___ Information provided

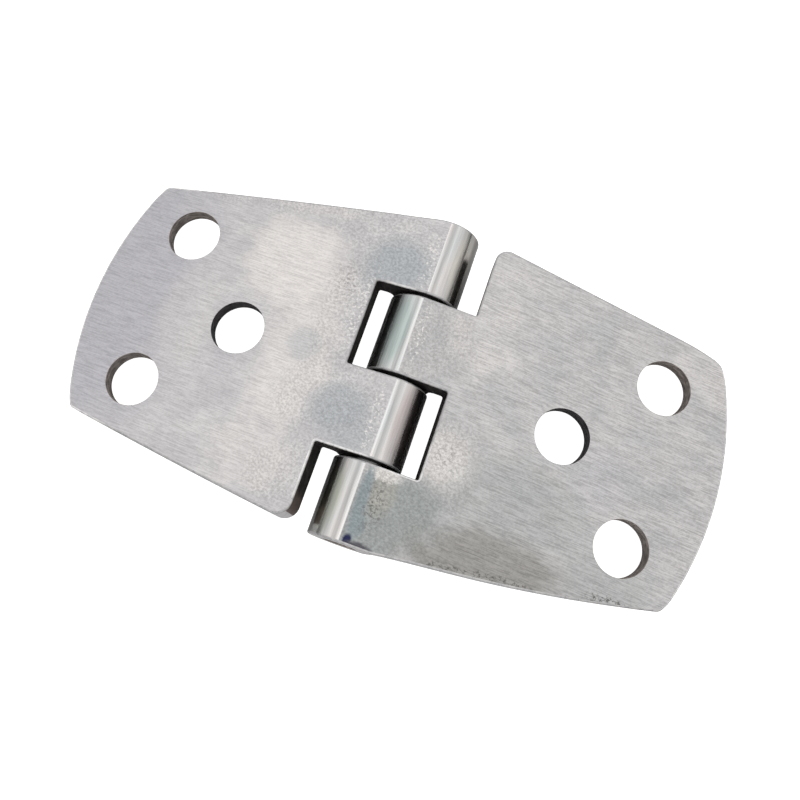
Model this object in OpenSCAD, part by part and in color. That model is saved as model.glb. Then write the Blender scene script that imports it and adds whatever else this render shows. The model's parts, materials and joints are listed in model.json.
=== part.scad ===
// Strap hinge in stainless steel: two tapered leaves whose knuckles take turns on one pin.
// The hinge lies with its flush faces up, on the barrel and on the outer edges of its leaves.
// X runs along the hinge and Y along the pin. Z is up, and the origin is on the surface
// that the hinge lies on, under the middle of the pin.
// A leaf is drawn with the pin's axis on Y and its flush face level, and then laid down.

/* [Leaf] */
// Distance from the pin's axis to the middle of the outer edge
leaf_reach = 50; // [46:0.5:60]
// Thickness of the plate
leaf_t = 4; // [3:0.1:4.8]
// Half of the hinge's width where the lines of its long sides cross the pin's axis
half_width = 26; // [26:0.1:27]
// Angle at which each long side closes in towards the outer edge
taper = 7.25; // [5:0.25:9]
// Radius of the bowed outer edge
edge_r = 51; // [48:1:70]
// Radii of leaf A's outer corners: on its end knuckle's side, and on its notched side
corner_r_a = [1.5, 2]; // [1:0.5:8]
// Radii of leaf B's outer corners: on its end knuckle's side, and on its notched side
corner_r_b = [2.5, 4.5]; // [1:0.5:8]

/* [Screw holes] */
// Diameter of each screw hole
hole_d = 8.4; // [7:0.1:9]
// Diameter of each countersink on the barrel's side of the leaf
sink_d = 12; // [9.5:0.1:12.5]
// Distance from the pin's axis to the two outer holes
outer_hole_x = 38; // [36:0.5:40]
// Distance from the leaf's centre line to each outer hole
outer_hole_y = 12.6; // [10:0.1:13]
// Distance from the pin's axis to the inner hole
inner_hole_x = 25.2; // [20:0.1:26]

/* [Knuckles] */
// Diameter of the barrel
barrel_d = 10.2; // [9.8:0.1:11]
// Distance from one joint between knuckles to the next
knuckle_pitch = 13.2; // [12.5:0.1:14]
// Distances from the centre line to the square ends of the barrel: on leaf A, and on leaf B
knuckle_end = [25.9, 25.5]; // [25:0.1:25.9]
// Gap between neighbouring knuckles
knuckle_gap = 0.6; // [0.3:0.1:1]
// Distance from the pin's axis to the root of each closed notch
notch_x = 7.2; // [7:0.1:8.5]
// Distances from the pin's axis to the roots of the open notches: in leaf A, and in leaf B
open_notch_x = [7.1, 7.6]; // [7:0.1:8.5]
// Radius in the inner corners of each notch
notch_r = 0.3; // [0.3:0.1:1]
// Radii of the corners beside the open notches: on leaf A, and on leaf B
shoulder_r = [2.3, 2]; // [1.5:0.1:5]
// Radius where the barrel meets the underside of the plate
root_r = 1; // [0.5:0.1:1.4]

/* [Pin] */
// Diameter of the pin
pin_d = 5; // [4:0.1:6]
// Radial clearance of the pin in leaf B, which turns on it
pin_clearance = 0.05; // [0.02:0.01:0.09]
// Depth of the pin's ends below the barrel's end faces
pin_recess = 0.3; // [0.1:0.1:1]
// Chamfer on the pin's ends
pin_chamfer = 0.4; // [0.2:0.1:0.6]

/* [Hidden] */
$fn = 96;

steel = "lightslategray";
over = 1;
// A rounding circle reaches this far past the sides that it joins, so that it crosses them
crossing = 0.01;
barrel_r = barrel_d / 2;
underside_z = barrel_r - leaf_t;
edge_x = leaf_reach - edge_r;
deep = 4 * half_width;
corner_r = [corner_r_a, corner_r_b];
A = 0;
B = 1;

// The angle at which a leaf touches the surface with its barrel and its outer edge
lay_angle = atan2(underside_z, leaf_reach)
    + asin(barrel_r / sqrt(leaf_reach * leaf_reach + underside_z * underside_z));

// Half of the hinge's width at distance x from the pin's axis
function side_y(x) = half_width - x * tan(taper);

// A unit vector in the direction a
function heading(a) = [cos(a), sin(a)];

// Centre of a circle of radius r that touches the long side and the bowed outer edge
function corner_centre(r) =
    let (slope = tan(taper),
         rise = half_width - r / cos(taper) - slope * edge_x,
         square_term = 1 + slope * slope,
         reach = edge_r - r,
         root = sqrt(slope * slope * rise * rise - square_term * (rise * rise - reach * reach)),
         along = (slope * rise + root) / square_term)
    [edge_x + along, rise - slope * along];

// Centre of a circle of radius r that touches a notch's root and the long side
function shoulder_centre(r, root_x) = [root_x + r, side_y(root_x + r) - r / cos(taper)];

// What lies outside the circle of radius r about c, between the directions a1 and a2
module corner_waste(c, r, a1, a2) {
    reach = r + over;
    difference() {
        polygon([
            c,
            c + reach * heading(a1),
            c + reach / cos((a2 - a1) / 2) * heading((a1 + a2) / 2),
            c + reach * heading(a2)
        ]);
        translate(c) circle(r = r + crossing);
    }
}

// The waste at an outer corner of radius r, on the side of positive Y
module outer_corner_waste(r) {
    c = corner_centre(r);
    corner_waste(c, r, atan2(c[1], c[0] - edge_x), 90 - taper);
}

// A notch from the pin's side to its root, with small radii in its inner corners
module notch(y1, y2, root_x) {
    translate([-leaf_reach, y1]) square([leaf_reach + root_x - notch_r, y2 - y1]);
    translate([-leaf_reach, y1 + notch_r]) square([leaf_reach + root_x, y2 - y1 - 2 * notch_r]);
    for (y = [y1 + notch_r, y2 - notch_r])
        translate([root_x - notch_r, y]) circle(r = notch_r);
}

// Leaf A or B seen from above, with both of its notches
module leaf_outline(which) {
    end_y = knuckle_end[which];
    near_x = -barrel_r - over;
    end_x = (half_width - end_y) / tan(taper);
    far_x = leaf_reach + over;
    far_y = knuckle_pitch + deep;
    open_x = open_notch_x[which];
    round_r = shoulder_r[which];
    difference() {
        intersection() {
            polygon([
                [near_x, end_y],
                [end_x, end_y],
                [far_x, side_y(far_x)],
                [far_x, -side_y(far_x)],
                [end_x, -end_y],
                [near_x, -end_y]
            ]);
            translate([edge_x, 0]) circle(r = edge_r, $fn = 360);
        }
        notch(-knuckle_pitch - knuckle_gap / 2, knuckle_gap / 2, notch_x);
        notch(knuckle_pitch - knuckle_gap / 2, far_y, open_x);
        corner_waste(shoulder_centre(round_r, open_x), round_r, 90 - taper, 180);
        mirror([0, 1]) outer_corner_waste(corner_r[which][0]);
        outer_corner_waste(corner_r[which][1]);
    }
}

// The leaf seen along the pin: the barrel, the plate, and the round between them
module leaf_section() {
    root_z = underside_z - root_r;
    root_x = sqrt((barrel_r + root_r) * (barrel_r + root_r) - root_z * root_z);
    circle(r = barrel_r);
    translate([0, underside_z]) square([leaf_reach + over, leaf_t]);
    difference() {
        polygon([[0, 0], [root_x, root_z], [root_x, barrel_r - leaf_t / 2], [0, barrel_r - leaf_t / 2]]);
        translate([root_x, root_z]) circle(r = root_r + crossing);
    }
}

// A screw hole through the plate, countersunk from the barrel's side
module screw_hole(x, y) {
    sink_depth = (sink_d - hole_d) / 2;
    translate([x, y, underside_z]) {
        translate([0, 0, -over]) cylinder(d = hole_d, h = leaf_t + 2 * over);
        translate([0, 0, -over]) cylinder(d1 = sink_d + 2 * over, d2 = hole_d, h = sink_depth + over);
    }
}

// A shaft along Y, centred on the origin
module shaft(r, length) {
    rotate([90, 0, 0]) cylinder(r = r, h = length, center = true);
}

// Leaf A or B, with the pin bore that it is given
module leaf(which, bore_r) {
    difference() {
        intersection() {
            translate([0, 0, -deep / 2]) linear_extrude(height = deep) leaf_outline(which);
            rotate([90, 0, 0]) translate([0, 0, -deep / 2]) linear_extrude(height = deep) leaf_section();
        }
        shaft(bore_r, deep);
        screw_hole(inner_hole_x, 0);
        for (side = [-1, 1])
            screw_hole(outer_hole_x, side * outer_hole_y);
    }
}

// Lays a leaf down until its outer edge touches the surface
module lay_down() {
    translate([0, 0, barrel_r]) rotate([0, lay_angle, 0]) children();
}

module leaf_a() {
    color(steel) rotate([0, 0, 180]) lay_down() leaf(A, pin_d / 2);
}

module leaf_b() {
    color(steel) lay_down() leaf(B, pin_d / 2 + pin_clearance);
}

// The pin ends below the barrel's end faces, at leaf A's end and at leaf B's end
module hinge_pin() {
    pin_r = pin_d / 2;
    neck_r = pin_r - pin_chamfer;
    end_a = knuckle_end[A] - pin_recess;
    end_b = knuckle_end[B] - pin_recess;
    color("silver") translate([0, 0, barrel_r]) rotate([-90, 0, 0]) rotate_extrude()
        polygon([
            [0, -end_b],
            [neck_r, -end_b],
            [pin_r, pin_chamfer - end_b],
            [pin_r, end_a - pin_chamfer],
            [neck_r, end_a],
            [0, end_a]
        ]);
}

leaf_a();
leaf_b();
hinge_pin();
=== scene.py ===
"""Strap hinge in stainless steel: two ground leaves with polished knuckles, laid face up."""

import json
import math

import bmesh
import bpy
from mathutils import Matrix, Quaternion, Vector


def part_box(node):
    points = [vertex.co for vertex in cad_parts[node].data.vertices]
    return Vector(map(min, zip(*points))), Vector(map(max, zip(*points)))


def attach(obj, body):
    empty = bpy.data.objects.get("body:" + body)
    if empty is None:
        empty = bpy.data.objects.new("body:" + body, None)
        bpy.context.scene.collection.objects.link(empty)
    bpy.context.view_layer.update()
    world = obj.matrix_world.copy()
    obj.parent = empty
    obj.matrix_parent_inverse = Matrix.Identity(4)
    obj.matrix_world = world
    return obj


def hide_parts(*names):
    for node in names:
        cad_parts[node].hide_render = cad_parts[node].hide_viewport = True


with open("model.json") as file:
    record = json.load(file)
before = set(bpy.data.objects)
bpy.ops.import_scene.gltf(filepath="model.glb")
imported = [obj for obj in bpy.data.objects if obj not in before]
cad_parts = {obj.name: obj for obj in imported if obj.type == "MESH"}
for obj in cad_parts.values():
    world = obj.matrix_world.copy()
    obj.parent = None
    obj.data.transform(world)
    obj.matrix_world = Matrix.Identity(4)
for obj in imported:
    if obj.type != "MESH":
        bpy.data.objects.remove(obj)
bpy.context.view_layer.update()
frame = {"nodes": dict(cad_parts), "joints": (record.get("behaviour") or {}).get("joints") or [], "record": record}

LEAVES = ("leaf_a", "leaf_b")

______

The task — Transcribe precisely the lines between the one that contains "leaf B's end" and the one that contains "for node in", counting those two lines as part of the range.

Result of the task —
// The pin ends below the barrel's end faces, at leaf A's end and at leaf B's end
module hinge_pin() {
    pin_r = pin_d / 2;
    neck_r = pin_r - pin_chamfer;
    end_a = knuckle_end[A] - pin_recess;
    end_b = knuckle_end[B] - pin_recess;
    color("silver") translate([0, 0, barrel_r]) rotate([-90, 0, 0]) rotate_extrude()
        polygon([
            [0, -end_b],
            [neck_r, -end_b],
            [pin_r, pin_chamfer - end_b],
            [pin_r, end_a - pin_chamfer],
            [neck_r, end_a],
            [0, end_a]
        ]);
}

leaf_a();
leaf_b();
hinge_pin();
=== scene.py ===
"""Strap hinge in stainless steel: two ground leaves with polished knuckles, laid face up."""

import json
import math

import bmesh
import bpy
from mathutils import Matrix, Quaternion, Vector


def part_box(node):
    points = [vertex.co for vertex in cad_parts[node].data.vertices]
    return Vector(map(min, zip(*points))), Vector(map(max, zip(*points)))


def attach(obj, body):
    empty = bpy.data.objects.get("body:" + body)
    if empty is None:
        empty = bpy.data.objects.new("body:" + body, None)
        bpy.context.scene.collection.objects.link(empty)
    bpy.context.view_layer.update()
    world = obj.matrix_world.copy()
    obj.parent = empty
    obj.matrix_parent_inverse = Matrix.Identity(4)
    obj.matrix_world = world
    return obj


def hide_parts(*names):
    for node in names:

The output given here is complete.